弱者の権利

 障害者教育の研究会に行ってきました。色々興味深い発表を聞くことができました。
 一つは、知的障害者参政権をめぐる報告。どうせ分からないだろうとまわりの所謂健常者が決め付けてしまうことの恐ろしさ。適切な助言により、ハンディを持つ方たちも、自分で判断し、意志表示ができるのだということ。しかし、現行制度にはまだまだ不備な点があることも思い知らされました。現在の投票制度は記名方式ですが、候補者の名が示してあってそこから選ぶ方式なら、文字の書けない人であっても代理投票の制度に頼らなくても自分で投票できること。
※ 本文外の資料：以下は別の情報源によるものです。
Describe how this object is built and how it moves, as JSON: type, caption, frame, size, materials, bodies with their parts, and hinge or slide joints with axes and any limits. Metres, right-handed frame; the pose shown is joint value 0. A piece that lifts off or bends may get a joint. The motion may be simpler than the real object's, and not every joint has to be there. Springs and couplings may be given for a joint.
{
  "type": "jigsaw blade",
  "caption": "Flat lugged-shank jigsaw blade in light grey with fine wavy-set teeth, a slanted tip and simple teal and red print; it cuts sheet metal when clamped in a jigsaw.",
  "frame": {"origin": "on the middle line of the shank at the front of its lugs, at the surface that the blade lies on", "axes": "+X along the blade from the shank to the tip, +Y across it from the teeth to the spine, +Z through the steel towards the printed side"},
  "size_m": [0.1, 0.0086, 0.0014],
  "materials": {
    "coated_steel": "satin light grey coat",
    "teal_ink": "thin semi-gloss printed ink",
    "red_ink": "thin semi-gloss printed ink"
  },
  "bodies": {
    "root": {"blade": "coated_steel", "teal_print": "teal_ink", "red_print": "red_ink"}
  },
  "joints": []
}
候補者の名だけでは判断しにくい場合には、顔写真あるいはシンボル・マークのようなものがあれば、自分の投票したい人は誰なのか、もっと示しやすくなること。保護者に先立たれてしまったあとは、成年後見人がつくのだそうですが、そうすると、選挙権も剥奪されてしまうこと。禁治産者扱いで、財産管理にしろ選挙にしろ判断能力無しというレッテルを貼られるのだそうです。社会の色々な仕組み、まだまだ、気づかないこと・考えなければならないことの多さに考え込まされました。でも、いい勉強になったと思います。
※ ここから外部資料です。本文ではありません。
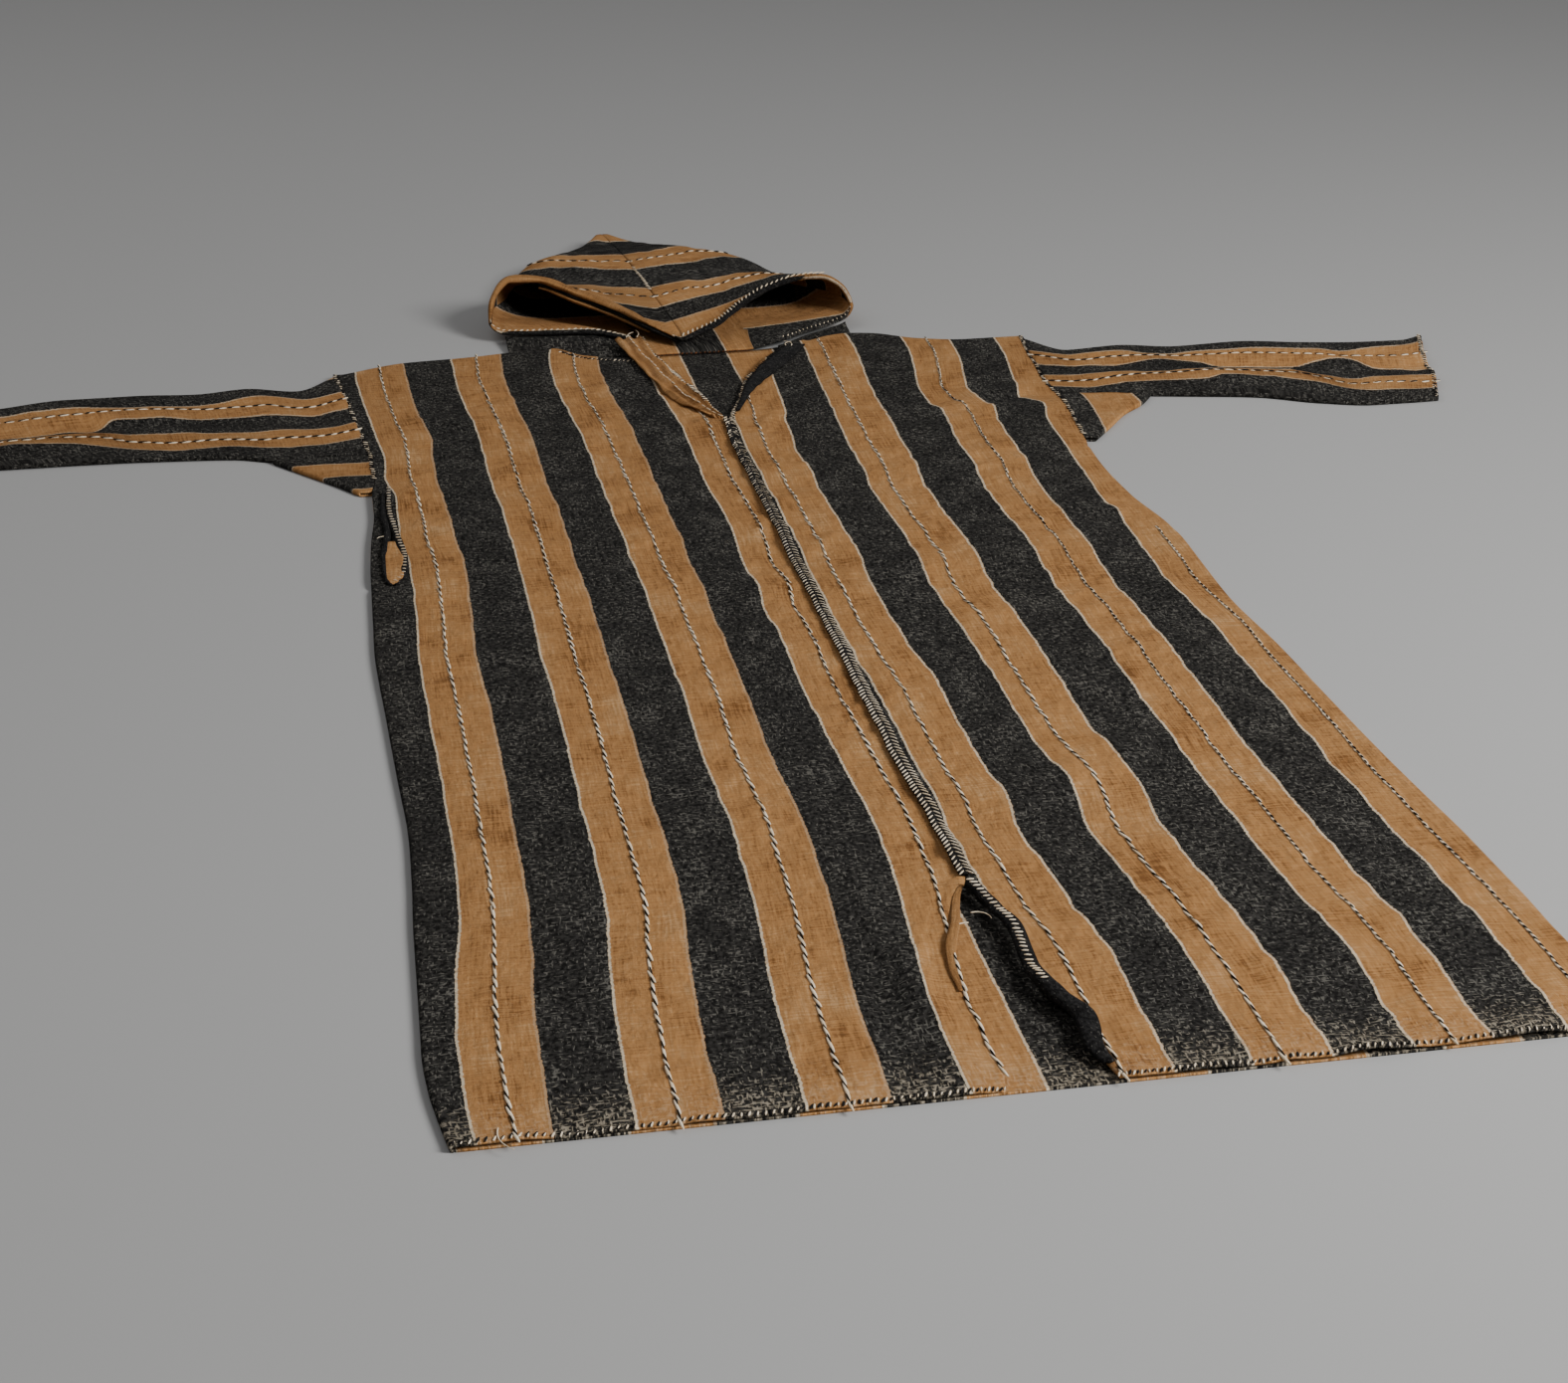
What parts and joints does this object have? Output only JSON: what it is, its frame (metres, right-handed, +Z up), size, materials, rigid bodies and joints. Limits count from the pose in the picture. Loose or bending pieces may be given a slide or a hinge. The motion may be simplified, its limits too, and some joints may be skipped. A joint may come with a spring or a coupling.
{
  "type": "hooded djellaba robe laid flat",
  "caption": "Hooded long-sleeved djellaba robe of striped woven cloth, laid flat on its back with the hood open behind the neck, a whip-stitched centre front and a hem slit.",
  "frame": {"origin": "middle of the laid-out robe's box, on the surface it lies on", "axes": "+X across the robe to the viewer's right (the wearer's left), +Y from the hem to the hood, +Z up from the surface"},
  "size_m": [1.4628, 1.745, 0.053],
  "materials": {
    "striped_cloth": "matt hand-woven wool and cotton, camel and charcoal stripes with fine cream lines",
    "dark_cloth": "matt charcoal woven cloth with pale flecks",
    "whip_stitch_yarn": "matt cream and black yarn, whip-stitched"
  },
  "bodies": {
    "root": {"back_panel": "striped_cloth", "front_left_panel": "striped_cloth", "front_right_panel": "striped_cloth", "sleeve_left": "striped_cloth", "sleeve_right": "striped_cloth", "gusset_left": "striped_cloth", "gusset_right": "striped_cloth", "hood_left": "striped_cloth", "hood_right": "striped_cloth", "placket_strip": "striped_cloth", "neck_band_right": "dark_cloth", "slit_selvedge": "dark_cloth", "centre_seam_braid": "whip_stitch_yarn"}
  },
  "joints": []
}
 もう一つの発表は、就労、つまり企業への就職を目標にした指導の実践報告でした。企業のニーズにこたえられるよう、低コスト・高生産性を実現するため、マニュアル通り・指示通り黙々と単純作業を何時間もこなすことのできる従順な身体・精神作り。昨今の教育現場で巧みに覆い隠されている、しかし着実に進行している動きが、何のてらいもなく正しいこととして表に出され遂行されている姿に、うそ寒いおそろしさを覚えました。
 全体講演は、小森陽一氏。『漱石をよみなおす』(ちくま新書)、『小森陽一、ニホン語に出会う』(大修館書店)などの著書があります。特に後者は、日本語について、言葉について、考えるにあたり、必読の名著であると思います。この日の講演は、そういった文学や言語のみならず、歴史や社会、政治にも踏み込む、熱のこもった心打たれる講演でした。
 朝から一日中、講演・発表を聞いているのは結構疲れましたが、知らない世界に目を開かれる、良い一日でした。
 今日は、朝から雪が舞っています(夜から?)。大きな混乱とか事故とかないといいな、と思います。